_GIVEN MATERIAL_
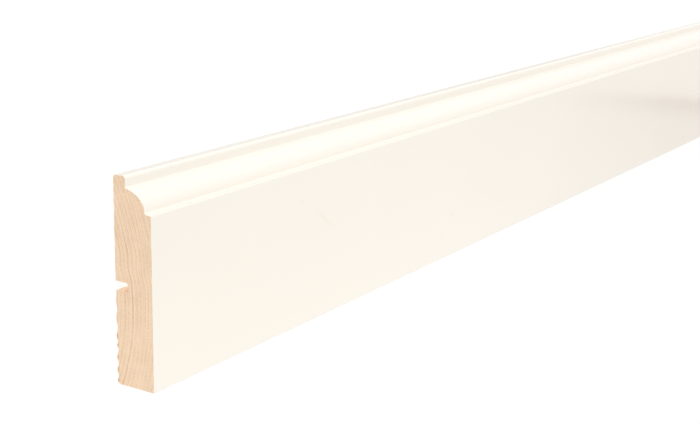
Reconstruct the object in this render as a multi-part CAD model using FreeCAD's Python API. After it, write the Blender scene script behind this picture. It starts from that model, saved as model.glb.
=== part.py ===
import FreeCAD, Part
import math
import os

# A length of skirting board, machined from one piece of pine and cut square at both ends.
# All sizes are in millimetres. It lies on its back with the moulded face up:
# X runs along the board, Y from the floor edge to the bead, Z out from the wall.

# The board
length = 2400.0
height = 95.0
thickness = 21.0

# The bead along the top edge
bead_width = 7.0
bead_rise = 5.2
bead_front_radius = 1.5
bead_back_radius = 1.8

# The ovolo below the bead: a stretch of an ellipse, upright where it starts on a short riser
ovolo_half_height = 9.05
ovolo_centre_in_bead = 4.0
ovolo_riser = 1.3

# The fillet that parts the ovolo from the flat face
fillet_depth = 3.5
fillet_arris_radius = 0.6

# The floor edge
floor_front_radius = 0.5
floor_back_radius = 1.5

# The relief groove sawn along the back, which lets the board lie tight to an uneven wall
groove_height = 43.6
groove_width = 4.0
groove_depth = 7.0
groove_end_radius = 1.2
groove_lip_radius = 0.8


def section_point(up, out):
    """A point of the section, up from the floor edge and out from the back."""
    return FreeCAD.Vector(-length / 2, up - height / 2, out)


def rounded_path(corners):
    """Straight edges through the corners, each corner rounded by its own radius, or sharp at 0."""
    edges = []
    last = corners[0][0]
    for (before, _), (corner, radius), (after, _) in zip(corners, corners[1:], corners[2:]):
        if radius == 0:
            edges.append(Part.makeLine(last, corner))
            last = corner
            continue
        to_before = (before - corner).normalize()
        to_after = (after - corner).normalize()
        half_angle = to_before.getAngle(to_after) / 2
        inward = (to_before + to_after).normalize()
        start = corner + to_before * (radius / math.tan(half_angle))
        middle = corner + inward * (radius / math.sin(half_angle) - radius)
        end = corner + to_after * (radius / math.tan(half_angle))
        edges.append(Part.makeLine(last, start))
        edges.append(Part.Arc(start, middle, end).toShape())
        last = end
    edges.append(Part.makeLine(last, corners[-1][0]))
    return edges


def ovolo_curve(centre, half_width, half_height, foot_angle):
    """The ellipse's arc from straight out of its centre, at the riser, to the angle of the bead's foot."""
    out_end = centre + FreeCAD.Vector(0, 0, half_width)
    up_end = centre + FreeCAD.Vector(0, half_height, 0)
    if half_width > half_height:
        return Part.ArcOfEllipse(Part.Ellipse(out_end, up_end, centre), 0, foot_angle).toShape()
    quarter = math.pi / 2
    return Part.ArcOfEllipse(Part.Ellipse(up_end, out_end, centre), quarter - foot_angle, quarter).toShape()


def section_outline():
    """The closed outline: bead, back with its groove, floor edge, face, fillet and ovolo."""
    ovolo_half_width = thickness - fillet_depth - bead_width + ovolo_centre_in_bead
    foot_angle = math.acos(ovolo_centre_in_bead / ovolo_half_width)
    bead_foot = height - bead_rise
    ovolo_centre = bead_foot - ovolo_half_height * math.sin(foot_angle)
    fillet = ovolo_centre - ovolo_riser
    fillet_out = thickness - fillet_depth
    groove_top = groove_height + groove_width

    corners = [
        (section_point(bead_foot, bead_width), 0),
        (section_point(height, bead_width), bead_front_radius),
        (section_point(height, 0), bead_back_radius),
        (section_point(groove_top, 0), 0),
        (section_point(groove_top, groove_depth), groove_end_radius),
        (section_point(groove_height, groove_depth), groove_end_radius),
        (section_point(groove_height, 0), groove_lip_radius),
        (section_point(0, 0), floor_back_radius),
        (section_point(0, thickness), floor_front_radius),
        (section_point(fillet, thickness), fillet_arris_radius),
        (section_point(fillet, fillet_out), 0),
        (section_point(ovolo_centre, fillet_out), 0),
    ]
    centre = section_point(ovolo_centre, bead_width - ovolo_centre_in_bead)
    ovolo = ovolo_curve(centre, ovolo_half_width, ovolo_half_height, foot_angle)
    return Part.Wire(rounded_path(corners) + [ovolo])


section = Part.Face(section_outline())
skirting_board = section.extrude(FreeCAD.Vector(length, 0, 0))

os.makedirs("parts", exist_ok=True)
skirting_board.exportStep("parts/skirting_board.step")

box = skirting_board.BoundBox
print("skirting_board", skirting_board.isValid(), "faces", len(skirting_board.Faces))
print("box", box.XLength, box.YLength, box.ZLength, "volume", skirting_board.Volume)
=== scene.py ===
import math

import bpy
import numpy as np
from mathutils import Matrix, Vector
from mathutils.geometry import delaunay_2d_cdt


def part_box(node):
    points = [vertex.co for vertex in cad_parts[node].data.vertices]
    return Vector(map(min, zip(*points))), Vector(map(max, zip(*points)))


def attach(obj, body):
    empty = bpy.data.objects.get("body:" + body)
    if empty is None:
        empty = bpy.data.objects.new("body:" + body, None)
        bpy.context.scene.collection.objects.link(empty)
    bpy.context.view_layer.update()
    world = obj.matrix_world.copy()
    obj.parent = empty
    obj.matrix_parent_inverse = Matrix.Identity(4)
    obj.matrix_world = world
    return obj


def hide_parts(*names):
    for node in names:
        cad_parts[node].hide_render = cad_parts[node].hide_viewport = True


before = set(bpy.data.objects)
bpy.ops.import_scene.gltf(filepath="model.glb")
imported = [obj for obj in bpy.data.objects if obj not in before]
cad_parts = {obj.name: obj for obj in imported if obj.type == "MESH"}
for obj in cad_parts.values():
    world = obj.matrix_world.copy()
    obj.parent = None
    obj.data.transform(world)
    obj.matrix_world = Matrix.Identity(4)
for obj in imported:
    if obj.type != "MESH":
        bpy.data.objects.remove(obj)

scene = bpy.context.scene
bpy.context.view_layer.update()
low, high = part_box("skirting_board")
mm = 0.001

# The board lies on its back: X runs along it, Y from the floor edge to the bead, Z out through the face.
# Sections are worked out in mm, up from the floor edge and out from the back.


def linearColour(hexColour):
    # sRGB to linear light: c / 12.92 up to 0.04045, above it ((c + 0.055) / 1.055) to the power 2.4
    parts = [int(hexColour[i:i + 2], 16) / 255 for i in (0, 2, 4)]
    parts = [c / 12.92 if c <= 0.04045 else ((c + 0.055) / 1.055) ** 2.4 for c in parts]
    return (*parts, 1.0)


def addNode(tree, kind, settings=None, inputs=None, stops=None):
    # settings go on the node, inputs take a value or another node's output, stops are a ramp's (place, hex)
    node = tree.nodes.new("ShaderNode" + kind)
    for name, value in (settings or {}).items():
        setattr(node, name, value)
    for key, value in (inputs or {}).items():
        if isinstance(value, bpy.types.NodeSocket):
            tree.links.new(value, node.inputs[key])
        else:
            node.inputs[key].default_value = value
    if stops:
        elements = node.color_ramp.elements
        while len(elements) < len(stops):
            elements.new(0.5)   # moved to its own place below
        for element, (place, colour) in zip(elements, stops):
            element.position = place
            element.color = linearColour(colour)
    return node


def newMaterial(name):
    # a material with an empty node tree
    material = bpy.data.materials.new(name)
    material.use_nodes = True
    material.node_tree.nodes.clear()
    return material, material.node_tree


# the camera

cameraSettings = dict(
    place=(-1.61815, 0.17794, 0.38635),   # m
    target=(-1.0453, 0.0019, 0.0210),
    roll=1.117,            # degrees
    lens=69.82,            # mm
    sensorWidth=36.0,      # mm
    clipStart=0.01,        # m, nothing nearer is drawn
)


def makeCamera(s):
    # looks from place to target with the board's +Y up in the picture, then rolls
    place = Vector(s["place"])
    forward = (Vector(s["target"]) - place).normalized()
    level = forward.cross(Vector((0, 1, 0))).normalized()
    roll = math.radians(s["roll"])
    right = level * math.cos(roll) + level.cross(forward) * math.sin(roll)
    data = bpy.data.cameras.new("camera")
    data.lens = s["lens"]
    data.sensor_width = s["sensorWidth"]
    data.clip_start = s["clipStart"]
    camera = bpy.data.objects.new("camera", data)
    turn = Matrix((right, right.cross(forward), -forward)).transposed()
    camera.matrix_world = Matrix.Translation(place) @ turn.to_4x4()
    scene.collection.objects.link(camera)
    scene.camera = camera


makeCamera(cameraSettings)
print("camera made")


# the board: one closed mesh, its section carried along X and both sawn ends filled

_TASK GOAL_
Set down exactly the lines from the line that contains "obj.matrix_world = world" to the line that contains "return (*parts, 1.0)", both lines included, and nothing more.

_WRITTEN REPLY_
    obj.matrix_world = world
    return obj


def hide_parts(*names):
    for node in names:
        cad_parts[node].hide_render = cad_parts[node].hide_viewport = True


before = set(bpy.data.objects)
bpy.ops.import_scene.gltf(filepath="model.glb")
imported = [obj for obj in bpy.data.objects if obj not in before]
cad_parts = {obj.name: obj for obj in imported if obj.type == "MESH"}
for obj in cad_parts.values():
    world = obj.matrix_world.copy()
    obj.parent = None
    obj.data.transform(world)
    obj.matrix_world = Matrix.Identity(4)
for obj in imported:
    if obj.type != "MESH":
        bpy.data.objects.remove(obj)

scene = bpy.context.scene
bpy.context.view_layer.update()
low, high = part_box("skirting_board")
mm = 0.001

# The board lies on its back: X runs along it, Y from the floor edge to the bead, Z out through the face.
# Sections are worked out in mm, up from the floor edge and out from the back.


def linearColour(hexColour):
    # sRGB to linear light: c / 12.92 up to 0.04045, above it ((c + 0.055) / 1.055) to the power 2.4
    parts = [int(hexColour[i:i + 2], 16) / 255 for i in (0, 2, 4)]
    parts = [c / 12.92 if c <= 0.04045 else ((c + 0.055) / 1.055) ** 2.4 for c in parts]
    return (*parts, 1.0)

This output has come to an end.